If a booking was cancelled or marked as a no-show, keep it out of the completed-visit denominator. No-shows are worth tracking, but they are a different problem. We have a separate guide on what no-shows cost a barbershop if that is the number you are trying to fix.
If your bookings still live in a notebook, the first job is getting the data into a place you can actually measure. We have written separately about why so many UK barbers still use paper diaries, and what those diaries hide from view.
How to use the follow-up list without sounding desperate
This is the part that makes some owners wince.

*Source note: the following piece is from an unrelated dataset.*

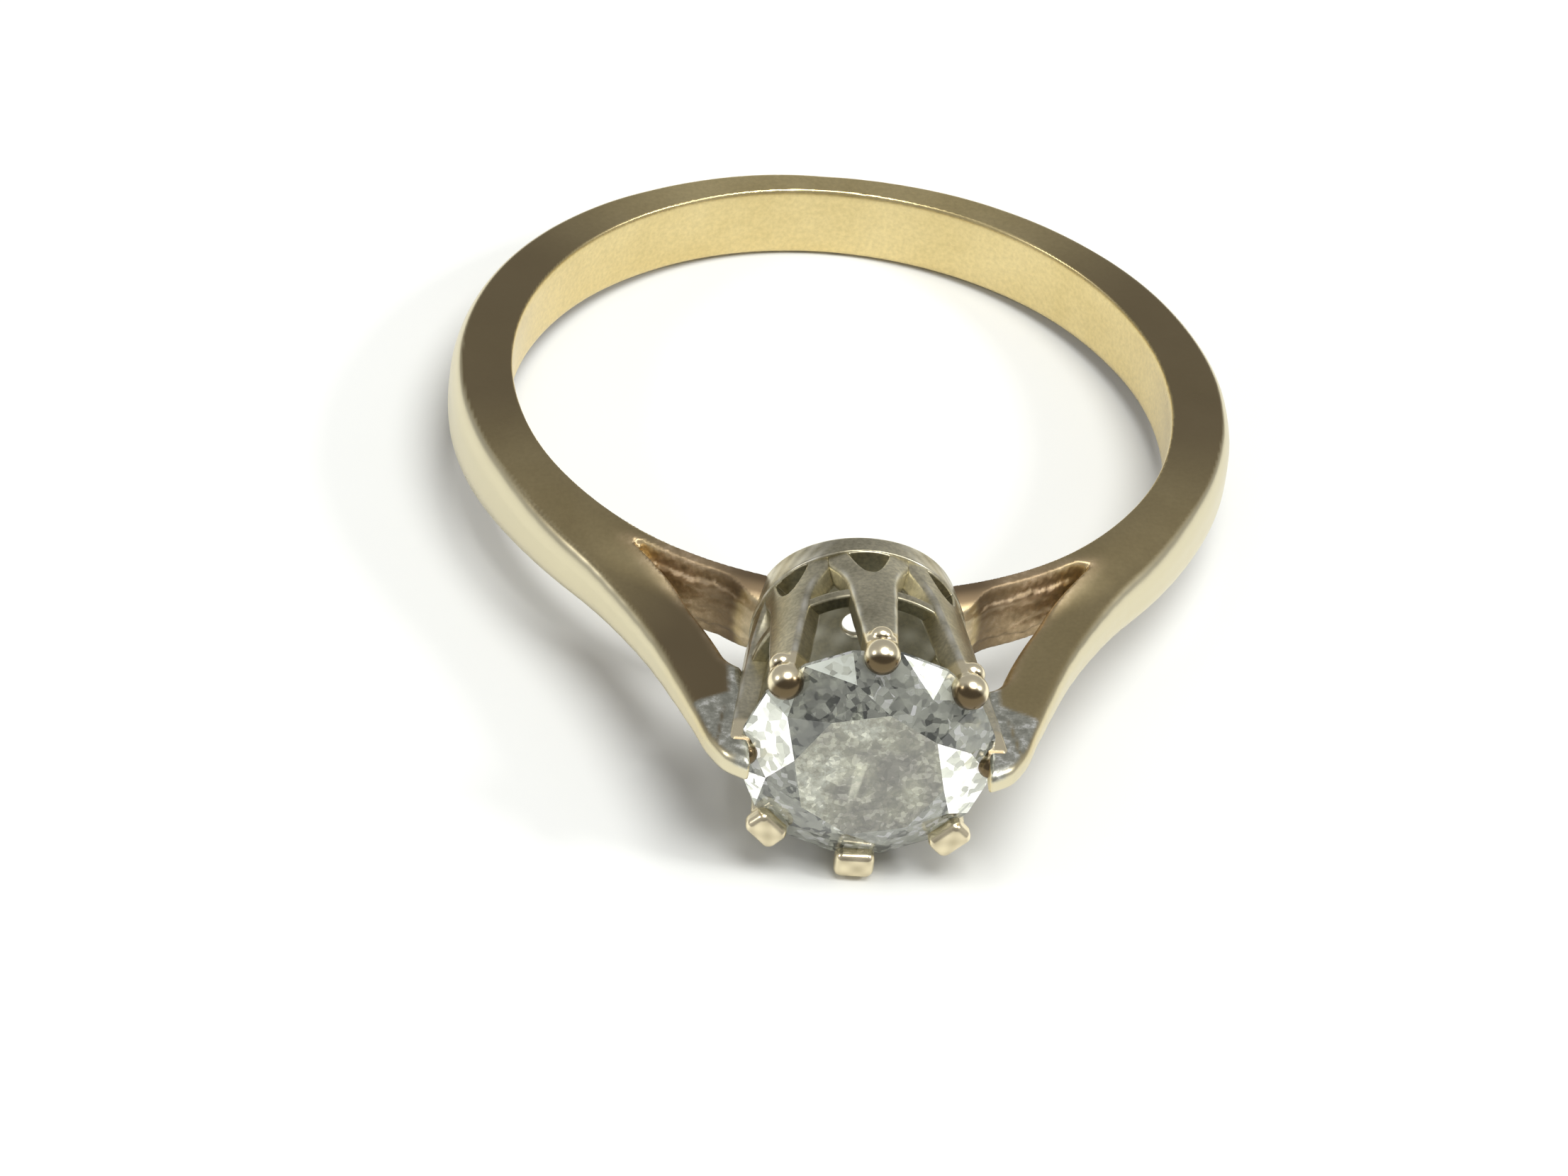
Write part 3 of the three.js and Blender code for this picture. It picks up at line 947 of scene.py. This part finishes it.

Nobody wants to send a message that sounds like, "please come back, we miss your money." Quite right. Do not send that.
A good follow-up is useful, light and specific. It works best when the customer is due, not when they disappeared eight months ago and you suddenly remembered they exist.
For a customer who is due soon:
Hi Sam, hope you're well. You're probably due your next cut soon. We have a few spaces this week if you want one: [booking link]
For a customer who is overdue:
Hi Sam, hope all's good. You've not got your next cut booked in. If you want a slot this week, you can grab one here: [booking link]
For a customer who has not been in for months:
Hi Sam, hope you're doing well. Just a quick note that bookings are open if you need us again: [booking link]
That is enough. No guilt. No essay. No "limited availability" theatre unless you are genuinely full.
The goal is to make rebooking easy, not to chase people around the internet.
What Setora's Retention Report shows
You can do all of this in a spreadsheet. It is worth doing once, even if only to understand the numbers.
The problem is doing it every month.
Setora's Retention Report shows rebooking rate, average return time, new vs returning customers, barber-level retention, and customers with no future booking. You can filter by date range, location, staff member and rebooking window.
That means you can answer practical questions quickly:
- Which customers from last month have no future booking?
- Which barber has the strongest return rate?
- Are new customers turning into second visits?
- Is our average return time getting longer?
- Does a 28, 56 or 84-day window tell the truest story for this shop?
The report does not automatically message customers yet. One-click follow-ups and automated recall messages are future work. Right now, it gives you the numbers and the list, so you can act without pretending the platform has done more than it has.
Retention Report is included in Setora at £14.99/month, alongside bookings, calendar, customer records, reporting, payments and team tools.
The number to track next month
Do not overcomplicate the first pass.
Pick last month. Choose a 56-day window if enough time has passed. Count unique customers seen, count how many booked again, and calculate the percentage.
Then split it by new and returning customers.
That gives you four useful numbers:
- Total rebooking rate
- New-customer rebooking rate
- Returning-customer rebooking rate
- Average return time
Track those monthly and you will know more about your shop than most owners relying on memory and vibes. Vibes have their place. Payroll is not one of them.